What needs to be tested is that the data structures can be used to
provide the experience that's expected.

>  that there could be annotation use cases requiring this
> > > information
> > > explicitly.  I don't think we have anyone to this point who's
> > > implemented such a use case,
> > 
> > Then it should be removed from the draft, or there should be test
> > cases
> > for it and an implementation found (or made).
> > 
> 
> Hmm.  I appreciate what you are saying here, but why?  What's wrong
> with
> defining a feature in advance of implementation when it is optional?

Why shouldn't we provide large bloated specs that no-one ever
implements fully and that turn out not to make sense if you do try to
implement them?

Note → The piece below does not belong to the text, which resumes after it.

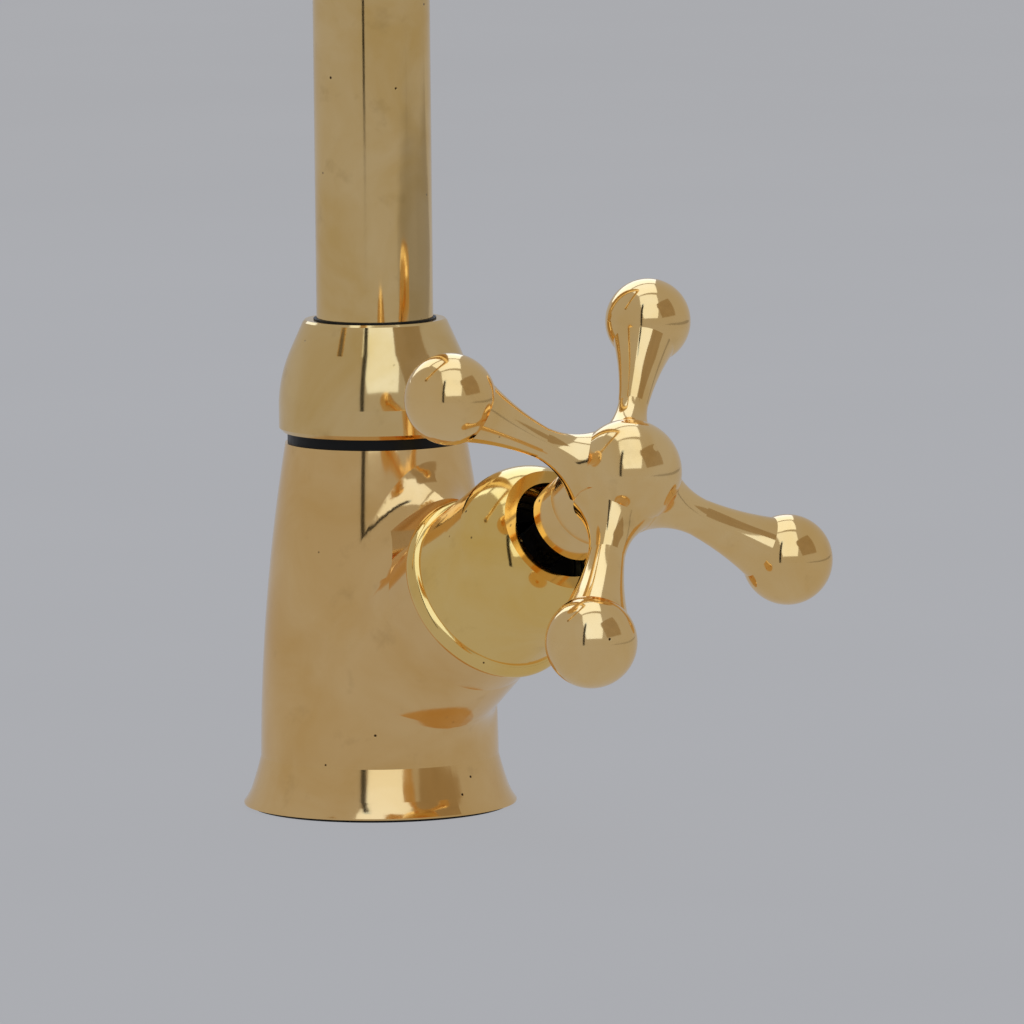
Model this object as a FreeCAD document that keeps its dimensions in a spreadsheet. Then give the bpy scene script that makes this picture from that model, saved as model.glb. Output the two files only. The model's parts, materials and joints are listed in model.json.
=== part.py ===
import FreeCAD, Part
import math
import os

import Sketcher

# Cross handle mixer tap: a brass body that stands on a deck, a swivelling
# swan neck spout, and a cross handle that turns and tilts over a ceramic
# mixing cartridge in the side branch of the body.
#
# Origin: centre of the underside, on the deck.  +Z is up, the spout reaches
# out along -Y and the handle branch leaves along +X, rising from the deck.
# Pieces of the branch are drawn along their own Z, which is the valve axis,
# and their own -X then points up the slope.

SIZES = {
    # base seal and foot of the body
    "seal_inner": 20.4,
    "seal_outer": 24.3,
    "seal_stand": 0.6,
    "seal_sunk": 1.4,
    "foot_radius": 25.75,
    "foot_edge": 0.3,
    "foot_round_radius": 24.95,
    "foot_round_height": 2.1,
    "foot_flare_radius": 24.2,
    "foot_flare_height": 3.7,
    "foot_waist_radius": 23.45,
    "foot_waist_height": 6.0,
    # turned column
    "column_low_radius": 22.45,
    "column_low_height": 9.7,
    "column_mid_radius": 20.75,
    "column_mid_height": 42.0,
    "column_top_radius": 17.15,
    "column_height": 69.0,
    "recess_radius": 19.5,
    "recess_depth": 7.4,
    # spout socket on top of the column
    "boss_radius": 14.6,
    "boss_height": 11.0,
    "socket_radius": 9.65,
    "socket_depth": 24.0,
    "riser_radius": 5.0,
    "riser_end": 29.0,
    # side branch, measured along the valve axis from where it meets Z
    "valve_height": 22.9,
    "valve_rise": 31.0,
    "seat_reach": 39.6,
    "branch_radius": 16.15,
    "branch_root_radius": 19.2,
    "branch_root_reach": 4.0,
    "blend_share": 0.574,
    "relief_depth": 0.55,
    "relief_step": 0.05,
    "spot_radius": 20.3,
    "thread_radius": 15.5,
    "thread_length": 9.5,
    "neck_radius": 14.9,
    "cavity_radius": 12.75,
    "cavity_depth": 10.6,
    # water ways and fixing holes
    "inlet_radius": 4.5,
    "inlet_length": 13.0,
    "inlet_way_radius": 4.0,
    "inlet_way_length": 5.0,
    "inlet_offset": 8.3,
    "inlet_half_spacing": 6.5,
    "stud_radius": 3.4,
    "stud_length": 14.0,
    "stud_offset": 12.0,
    "feed_stop": 1.36,
    "outlet_stop": 0.55,
    # cartridge ports, seen along the valve axis
    "port_radius": 2.2,
    "port_down": 4.6,
    "port_side": 3.6,
    "drain_radius": 3.0,
    "drain_up": 5.6,
    "ring_section": 0.5,
    "ring_gap": 0.2,
    # cartridge
    "base_radius": 11.2,
    "base_thickness": 3.0,
    "disc_thickness": 2.5,
    "fixed_disc_radius": 10.9,
    "moving_disc_radius": 8.3,
    "slot_half_width": 2.5,
    "slot_nose": 3.2,
    "slot_tail": 7.3,
    "slot_depth": 1.5,
    "carrier_height": 4.0,
    "carrier_half_width": 6.6,
    "carrier_floor": 0.5,
    "housing_radius": 12.5,
    "housing_bore": 11.3,
    "shoulder_height": 20.5,
    "turret_radius": 10.9,
    "turret_height": 6.5,
    "turret_bore": 9.75,
    "turret_wall": 2.5,
    # yoke, pin and lever
    "pivot_height": 21.0,
    "yoke_flange_radius": 11.2,
    "yoke_slot_half_length": 6.8,
    "pin_radius": 1.25,
    "lever_arm": 10.2,
    "lever_ball_radius": 2.0,
    "lever_shank_radius": 1.5,
    "lever_radius": 4.2,
    "lever_half_flat": 3.3,
    "lever_collar_drop": 4.5,
    # cartridge nut
    "nut_thread_radius": 14.0,
    "nut_thread_length": 5.0,
    "nut_bore": 11.1,
    "nut_flange_height": 3.5,
    "nut_across_flats": 24.4,
    # bell shaped bonnet, heights above its seat
    "bell_height": 27.4,
    "bell_foot_radius": 16.75,
    "bell_lip_radius": 18.15,
    "bell_lip_low": 0.4,
    "bell_lip_middle": 2.3,
    "bell_lip_high": 4.2,
    "bell_flare_radius": 16.5,
    "bell_flare_height": 7.9,
    "bell_side_radius": 16.35,
    "bell_side_height": 13.1,
    "bell_shoulder_height": 18.7,
    "bell_crown_radius": 15.6,
    "bell_crown_height": 22.4,
    "bell_face_radius": 12.0,
    "bell_opening": 9.6,
    "bell_wall": 1.4,
    "bell_face_wall": 1.8,
    "bell_ring_reach": 2.0,
    "bell_ring_section": 0.8,
    # cross handle, heights above the bell face
    "handle_gap": 3.3,
    "handle_standoff": 21.0,
    "skirt_radius": 7.8,
    "skirt_height": 6.2,
    "skirt_flare_radius": 8.6,
    "hub_radius": 9.7,
    "hub_rise": 3.2,
    "arm_length": 36.4,
    "arm_blend_radius": 14.2,
    "arm_turn": 58.5,
    "neck_at": 17.0,
    "top_ball": 7.9,
    "top_neck": 2.75,
    "left_ball": 8.4,
    "left_neck": 2.95,
    "bottom_ball": 8.4,
    "bottom_neck": 3.4,
    "right_ball": 8.35,
    "right_neck": 3.5,
    "stem_gap": 3.0,
    "handle_screw_radius": 2.0,
    "handle_screw_length": 3.4,
    "handle_screw_reach": 4.0,
    # collar and glide ring
    "glide_radius": 16.7,
    "glide_height": 2.0,
    "glide_sleeve_radius": 15.4,
    "glide_sleeve_height": 8.0,
    "collar_radius": 18.3,
    "collar_edge": 0.8,
    "collar_side_height": 5.5,
    "collar_bend_radius": 17.5,
    "collar_bend_height": 11.0,
    "collar_slope_radius": 15.95,
    "collar_slope_height": 15.5,
    "collar_rim_radius": 13.6,
    "collar_rim": 0.4,
    "collar_height": 21.1,
    "collar_socket_depth": 12.0,
    "wiper_width": 0.55,
    "wiper_depth": 2.2,
    "wiper_proud": 0.25,
    # spout
    "tube_radius": 11.0,
    "tube_bore": 9.8,
    "tube_straight": 146.8,
    "tube_bend": 75.0,
    "tube_drop": 25.0,
    "spigot_radius": 9.6,
    "spigot_bore": 7.0,
    "spigot_rise": 14.0,
    "spigot_tip_gap": 1.0,
    "spout_ring_section": 0.9,
    "spout_ring_low": 4.5,
    "spout_ring_pitch": 5.5,
    "stop_groove_depth": 1.1,
    "stop_groove_width": 4.0,
    "stop_screw_drop": 6.5,
    "stop_screw_radius": 2.5,
    "stop_screw_tip": 1.6,
    "stop_screw_length": 6.0,
    # outlet
    "ferrule_radius": 12.6,
    "ferrule_overlap": 6.0,
    "ferrule_length": 9.0,
    "aerator_thread": 10.9,
    "aerator_bore": 9.0,
    "aerator_lip_radius": 12.0,
    "aerator_lip": 3.5,
    "aerator_mouth": 8.2,
    "aerator_flats": 21.5,
    "washer_bore": 8.2,
    "washer_thickness": 1.5,
    "insert_rim": 1.0,
    "insert_length": 8.0,
    "insert_hole": 1.1,
    "insert_circle": 5.6,
    "screen_thickness": 0.6,
    "screen_hole": 1.2,
    "screen_circle": 4.6,
    # clearances
    "running_fit": 0.05,
    "slide_fit": 0.1,
    "loose_fit": 0.25,
}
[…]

Well, that's one position... :-)

>   The
> conformance tests still exist and, should someone implement it, when
> they
> test their implementation it will not pass if it is broken . 

You can't go past CR with conformance statements that are not tested.

> That everything MANDATORY can be implemented.  At least, that's my
> belief.

No, we test that the entire spec can be implemented interoperably. For
optional features we only test that they can be implemented, so a
single pass is usually accepted, provided that's clearly an expectation
set in the status section of the document when it enters CR. 

This is part of why e.g. some of the CSS specs have sat in CR for a
while - waiting for two implementations of every required feature and,
if they have any, at last one implementation of every optional feature.
Some specs also require that at least one implementation pass every
test, to show that e.g. implementing optional feature A doesn't prevent
optional feature B from working.

Note, in case I wasn't clear - I'm not the gatekeeper here, but rather
someone trying to help the WG and the spec succeed. So what I'm saying
here should be read (I hope) as advice, not as anythig with authority.